Rendez-vous à l’automne

Dans le cadre du projet En route, destination carrières en transports électriques et intelligents, Propulsion Québec a créé une plateforme sur laquelle on trouve du contenu, des témoignages d’ambassadeurs et, bien sûr, de nombreuses offres d’emploi. À la suite de la publication de l’étude Recharger le secteur des transports au Québec, Propulsion Québec organisera un grand rendez-vous, le 26 octobre prochain, au Centre des sciences de Montréal. Ce ne sera pas une simple foire de l’emploi. Les ingénieurs et ingénieures pourront évidemment discuter concrètement avec des entreprises offrant des emplois, mais ce sera surtout l’occasion d’en apprendre sur l’immense savoir-faire des firmes québécoises dans le domaine. Les visiteurs et visiteuses pourront toucher les technologies présentées, voir fonctionner des prototypes réalisés par des étudiantes et étudiants, ou encore assister à des conférences des PDG de Lion électrique, LeddarTech, AddÉnergie et Taiga Motors.

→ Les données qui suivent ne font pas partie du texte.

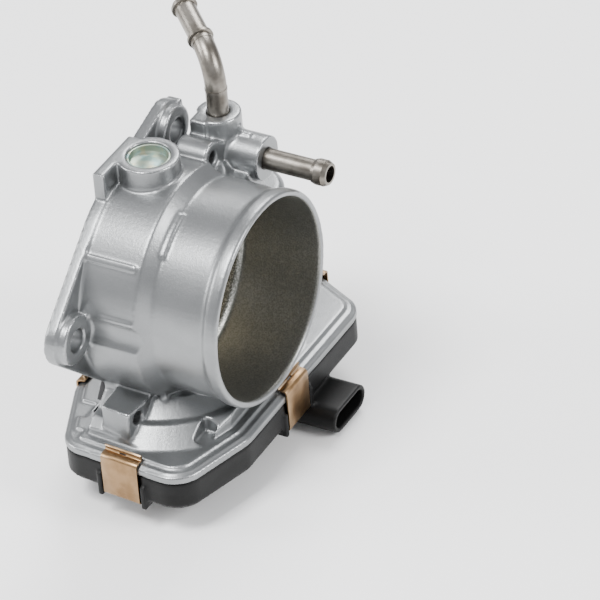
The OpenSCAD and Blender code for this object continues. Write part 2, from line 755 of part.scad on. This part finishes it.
module gear_cover() {
    color([0.09, 0.09, 0.1]) difference() {
        union() {
            slab(case_corners, 0.3, cover_z + 1.6, joint_z);
            slab(case_corners, 1.5, cover_z, cover_z + 1.6);
            slab(dome_corners, 0, dome_z + 1.2, cover_z);
            slab(dome_corners, 1.2, dome_z, dome_z + 1.2);
            for (c = clips) translate([c[0], c[1], joint_z]) rotate(c[2]) clip_guard();
            shroud(mid_x + 8, front_x + plug_len, 0);
            translate([mid_x + 8, shroud_y - 8, shroud_z + shroud_h / 2 - 1])
                cube([front_x - mid_x - 12, 16, cover_z - shroud_z - shroud_h / 2 + 1 + eps]);
            translate([front_x - 1, shroud_y - 3, dome_z - 1]) cube([plug_len - 3, 6, 2]);
        }
        difference() {
            union() {
                slab(case_corners, cover_wall + 0.3, floor_z, joint_z - 3);
                slab(case_corners, case_rim, joint_z - 4, joint_z + eps);
                slab(dome_corners, cover_wall, dome_floor, cover_z + 5);
            }
            rod_z(mid_x, mid_y, dome_floor - eps, small_bottom - 0.5, pin_d / 2 + 2.5);
            for (p = board_posts) rod_z(p[0], p[1], dome_floor - eps, board_z, 2);
        }
        rod_z(mid_x, mid_y, small_bottom - 3.6, small_bottom, pin_d / 2);
        slab_ring(joint_z - 1.6, joint_z + eps);
        shroud(front_x + plug_len - cavity_depth, front_x + plug_len + eps, shroud_wall);
        pin_bars(eps);
        for (c = clips) translate([c[0], c[1], joint_z]) rotate(c[2])
            translate([-1.2, -clip_w / 2 - 0.4, -clip_h - eps]) cube([4, clip_w + 0.8, clip_h + 2 * eps]);
    }
}

// Groove of the cover seal, also the seal's own shape
module slab_ring(z0, z1) {
    difference() {
        slab(case_corners, 1.9, z0, z1);
        slab(case_corners, 3.5, z0 - eps, z1 + eps);
    }
}

module cover_seal() {
    color("darkslategray") slab_ring(joint_z - 1.6, joint_z);
}

// One spring clip, as a bent strip drawn in the plane across the rim and pulled out to its width
module clip_strip(points) {
    for (i = [0:len(points) - 2]) hull() {
        translate(points[i]) circle(d = clip_t, $fn = 16);
        translate(points[i + 1]) circle(d = clip_t, $fn = 16);
    }
}

module cover_clips() {
    x = clip_t / 2 + clip_gap;
    hook = [[-3.6, -clip_h - x], [x - 0.7, -clip_h - x], [x, -clip_h + 0.6 - x], [x, 3.7],
        [x - 0.5, 4.4], [x - 1.6, 4.75], [x - 3, 4.8], [x - 3.6, 5.4], [x - 3.7, 6.3], [x - 3.1, 7.1]];
    color([0.65, 0.54, 0.42]) for (c = clips) translate([c[0], c[1], joint_z]) rotate(c[2])
        translate([0, clip_w / 2, 0]) rotate([90, 0, 0]) linear_extrude(clip_w) clip_strip(hook);
}

module sensor_board() {
    color("darkgreen") difference() {
        slab(dome_corners, board_inset, board_z, board_z + board_t);
        rod_z(mid_x, mid_y, board_z - eps, board_z + board_t + eps, pin_d / 2 + 3.3);
    }
}

module sensor_chips() {
    color([0.15, 0.15, 0.17]) {
        translate([shaft_x - 2.5, -3, board_z + board_t]) cube([5, 6, 1.2]);
        translate([mid_x + 10, mid_y - 4, board_z + board_t]) cube([6, 4, 1.2]);
        translate([shaft_x - 2, 10, board_z + board_t]) cube([3, 1.8, 1]);
        translate([shaft_x - 2, 14, board_z + board_t]) cube([3, 1.8, 1]);
    }
}

module connector_pins() {
    color("gold") pin_bars(0);
}

// ---- coolant tubes ----

// Bead rolled on a tube, along Z from 0
module tube_bead() {
    rotate_extrude() polygon([[tube_r - 0.3, 0], [tube_r + bead_h, 0.35], [tube_r + bead_h, bead_w - 0.35],
        [tube_r - 0.3, bead_w]]);
}

// Three hollow lengths of the bent tube, joined by two thin sleeves: the riser, the bend and the nipple
module bent_path() {
    gap = 0.03;
    translate([0, 0, -tube_seat]) tube_length(tube_seat + rise - gap);
    translate([0, 0, rise]) tube_sleeve();
    if (tube_bend > 0) translate([bend_r, 0, rise]) rotate([90, 0, 0]) rotate([0, 0, 180 - tube_bend])
        rotate_extrude(angle = tube_bend) translate([bend_r, 0]) difference() {
            circle(r = tube_r);
            circle(r = tube_r - tube_wall);
        }
    bent_end() tube_sleeve();
    bent_end() translate([0, 0, gap]) tube_length(bend_tail + nipple + bead_w - gap);
}

module tube_sleeve() {
    translate([0, 0, -0.5]) difference() {
        cylinder(r = tube_r + 0.15, h = 1);
        translate([0, 0, -eps]) cylinder(r = tube_r - tube_wall + 0.06, h = 1 + 2 * eps);
    }
}

module tube_length(len) {
    difference() {
        cylinder(r = tube_r, h = len);
        translate([0, 0, -eps]) cylinder(r = tube_r - tube_wall, h = len + 2 * eps);
    }
}

// Frame at the end of the bend
module bent_end() {
    translate([bend_r * (1 - cos(tube_bend)), 0, rise + bend_r * sin(tube_bend)])
        rotate([0, tube_bend, 0]) children();
}

module coolant_tube_bent() {
    color("darkkhaki") translate([cool_x, cool_y, cool_top]) rotate(bend_dir) {
        bent_path();
        bent_end() translate([0, 0, bend_tail]) tube_bead();
        bent_end() translate([0, 0, bend_tail + nipple - 1]) tube_bead();
    }
}

module coolant_tube_straight() {
    tip = cool_face + straight_len;
    color("silver") difference() {
        union() {
            rod_x(cool_face - tube_seat, cool_y, cool_z, tube_r, tube_seat + straight_len);
            translate([tip, cool_y, cool_z]) rotate([0, -90, 0]) rotate_extrude() polygon([
                [tube_r - 0.3, 0], [tube_r + 0.1, 0], [tube_r + bead_h, 1.6], [tube_r + bead_h, 4.6],
                [tube_r + 0.5, 6], [tube_r - 0.3, 6]]);
        }
        rod_x(cool_face - tube_seat - eps, cool_y, cool_z, tube_r - tube_wall,
            tube_seat + straight_len + 2 * eps);
    }
}

// Flange gasket: a ring with rounded edges and a tab that marks its place
module flange_gasket() {
    r0 = groove_in + gasket_fit;
    color([0.12, 0.12, 0.12]) {
        rotate([0, 90, 0]) translate([0, 0, groove_depth - gasket_h]) rotate_extrude()
            polygon([[r0 + 0.5, 0], [r0 + gasket_w - 0.5, 0], [r0 + gasket_w, 0.5],
                [r0 + gasket_w, 1.5], [r0 + gasket_w - 0.4, 1.9], [r0 + gasket_w - 0.4, gasket_h - 1.9],
                [r0 + gasket_w, gasket_h - 1.5], [r0 + gasket_w, gasket_h - 0.5],
                [r0 + gasket_w - 0.5, gasket_h - 0.15], [r0 + 0.5, gasket_h - 0.15], [r0, gasket_h - 0.5],
                [r0, gasket_h - 1.5], [r0 + 0.4, gasket_h - 1.9], [r0 + 0.4, 1.9], [r0, 1.5], [r0, 0.5]]);
        rotate([tab_angle, 0, 0]) translate([0, r0 + gasket_w - 1, -tab_w / 2]) cube([2.8, tab_len, tab_w]);
    }
}

housing();
shaft_plug();
upper_bearing();
lower_bearing();
shaft_seal();
throttle_shaft();
throttle_plate();
plate_screws();
sector_gear();
rotor_magnet();
return_spring();
intermediate_pin();
intermediate_gear();
motor_can();
motor_end_plate();
motor_screws();
motor_magnets();
motor_bushings();
wave_washer();
motor_armature();
motor_shaft();
motor_pinion();
gear_cover();
cover_seal();
cover_clips();
sensor_board();
sensor_chips();
connector_pins();
coolant_tube_bent();
coolant_tube_straight();
flange_gasket();
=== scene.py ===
import math

import bmesh
import bpy
from mathutils import Matrix, Vector


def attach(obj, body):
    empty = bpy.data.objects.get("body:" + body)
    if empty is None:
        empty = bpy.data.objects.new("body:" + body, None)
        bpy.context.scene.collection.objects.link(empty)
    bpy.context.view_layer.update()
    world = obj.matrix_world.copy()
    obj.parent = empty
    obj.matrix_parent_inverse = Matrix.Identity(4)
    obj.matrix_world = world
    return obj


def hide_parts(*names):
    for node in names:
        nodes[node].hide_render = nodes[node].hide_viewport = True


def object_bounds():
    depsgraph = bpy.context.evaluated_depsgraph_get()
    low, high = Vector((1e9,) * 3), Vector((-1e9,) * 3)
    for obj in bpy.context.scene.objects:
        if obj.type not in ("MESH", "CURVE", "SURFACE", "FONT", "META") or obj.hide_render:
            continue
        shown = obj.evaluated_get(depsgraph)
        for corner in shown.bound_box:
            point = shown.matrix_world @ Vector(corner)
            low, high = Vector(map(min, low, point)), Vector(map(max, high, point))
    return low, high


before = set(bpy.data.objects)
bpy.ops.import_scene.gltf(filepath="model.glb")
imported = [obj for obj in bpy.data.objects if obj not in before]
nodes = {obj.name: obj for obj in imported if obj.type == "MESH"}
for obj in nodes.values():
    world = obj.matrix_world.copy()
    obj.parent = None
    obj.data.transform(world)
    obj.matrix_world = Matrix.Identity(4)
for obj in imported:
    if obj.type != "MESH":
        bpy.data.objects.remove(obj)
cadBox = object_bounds()
mm = 0.001


# ---- shader maths ----

class Value:  # a socket in a material, with arithmetic
    def __init__(self, tree, socket):
        self.tree, self.socket = tree, socket

    def math(self, operation, *values):
        node = self.tree.nodes.new("ShaderNodeMath")
        node.operation = operation
        for place, value in enumerate(values):
            if isinstance(value, Value):
                self.tree.links.new(value.socket, node.inputs[place])
            else:
                node.inputs[place].default_value = value
        return Value(self.tree, node.outputs[0])

    def __add__(self, other): return self.math("ADD", self, other)
    def __radd__(self, other): return self.math("ADD", other, self)
    def __sub__(self, other): return self.math("SUBTRACT", self, other)
    def __rsub__(self, other): return self.math("SUBTRACT", other, self)
    def __mul__(self, other): return self.math("MULTIPLY", self, other)
    def __rmul__(self, other): return self.math("MULTIPLY", other, self)
    def over(self, level): return self.math("GREATER_THAN", self, level)
    def under(self, level): return self.math("LESS_THAN", self, level)
    def root(self): return self.math("SQRT", self)

    def ramp(self, low, high):  # 0 below low, 1 above high, smooth between
        node = self.tree.nodes.new("ShaderNodeMapRange")
        node.interpolation_type = "SMOOTHSTEP"
        self.tree.links.new(self.socket, node.inputs["Value"])
        node.inputs["From Min"].default_value = low
        node.inputs["From Max"].default_value = high
        return Value(self.tree, node.outputs["Result"])


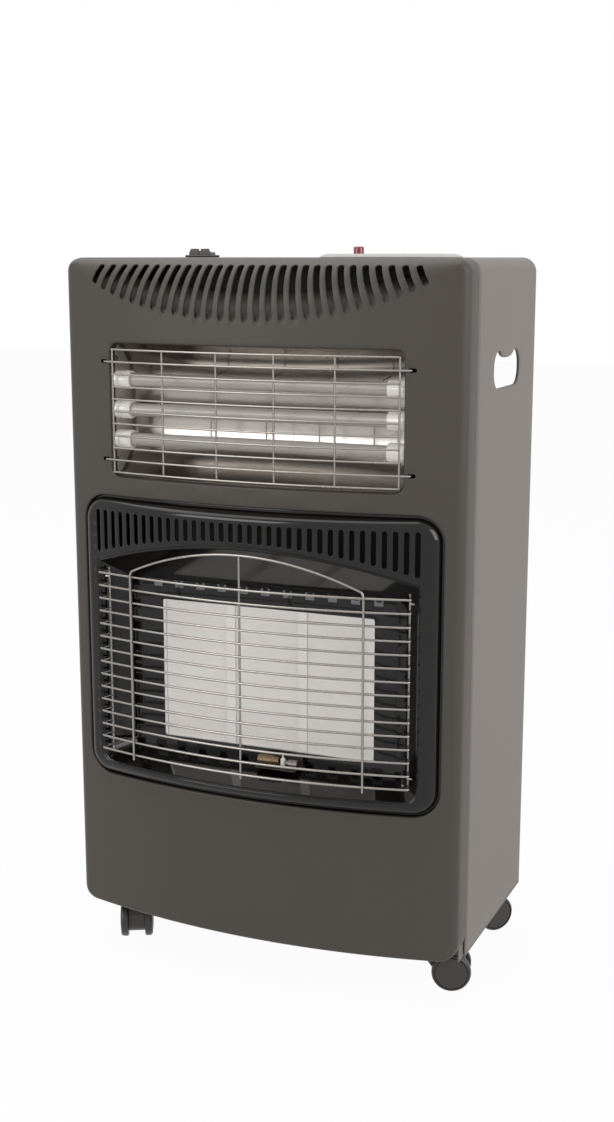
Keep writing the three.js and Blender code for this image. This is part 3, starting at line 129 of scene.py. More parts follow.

Propulsion Québec est un organisme à but non lucratif qui regroupe différents acteurs du domaine des transports électriques et intelligents, des gens du secteur industriel, des membres institutionnels, comme des centres de recherche, ainsi que des personnes qui exploitent et achètent ces technologies. Le mandat de cette grappe des TEI est de positionner la province parmi les leaders mondiaux du secteur.